2010-02-23 - 1:33 p.m.
Back at uni already. Time is going so fast. Too fast. One second I had two months off and then it was a week and then I had to get up at six in the morning the next day. It freaks me out. I turn 20 this year. That's probably at least a quarter of my life gone. The thought of getting old terrifies me. I don't feel that I have accomplished much at all. I haven't skydived or travelled or been in love and I'm running out of time! Argh! Anyway I didn't come to write today to ramble about how shit scared I am of everything. I found some old poems I wrote years ago and I wanted to record them somewhere before they disappear. They're not genius or even really good, but they remind me of the depressive era and when I was a better writer too because I can't write like that at all.

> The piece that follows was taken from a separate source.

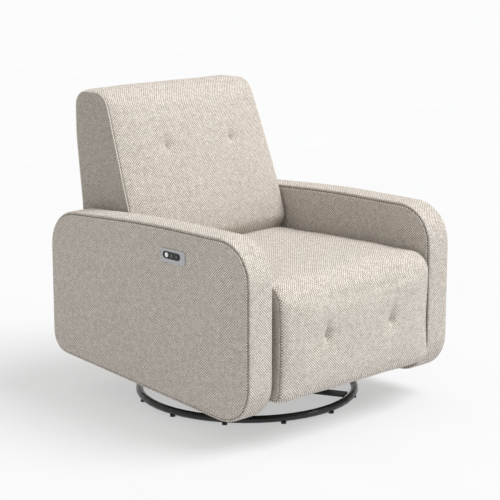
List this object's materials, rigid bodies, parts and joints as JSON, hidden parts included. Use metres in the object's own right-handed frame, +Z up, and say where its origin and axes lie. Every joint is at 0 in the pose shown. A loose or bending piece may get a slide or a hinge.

OUTSIDE THOUGHTS A movement in the corner No one seems to see The dark and dangerous soul there The other half of me It watches me sit lonely And hates me most of all It stands by my shoulder Waiting for me to fall Its hand is dead and cold Its claws hold on so tight I feel myself giving in So I put up a fight I kick, I scream, I hit I attack until its dead I look around in triumph And realise I'm strapped in bed A nurse comes over to me With a needle for the pain I killed the ultimate enemy And they think I went insane. GODLIKE DELUSIONS Out of the darkness I appear I am God, do not fear I can kill all without a thought In a second, more die than in any battle fought You're worms, parasites, nothing to me Deluded into thinking you are free But I will rule you all till your final day Don't try and run, you'll never get away. I KNOW I know one person stands alone Surrounded by hundreds I know their thoughts I know their pain I watch them melt into surroundings Yet stand out I watch people stare at them And notice no blood Believing their strained smiles I hear them screaming for someone to care Their hands passing through countless bodies I know their names, I know their memories Every high and every low I feel how close they are to death How it runs through their veins I see the tears, the goodbyes they can never say I watch them fall to the ground, dead And the oblivious people still do not see the darkness inside I know because I fly I am dead I was that person Ta da! Thats them! Great quality...no. But had meaning to me or entertained me.
Mwah. See you soon you pretty little thing.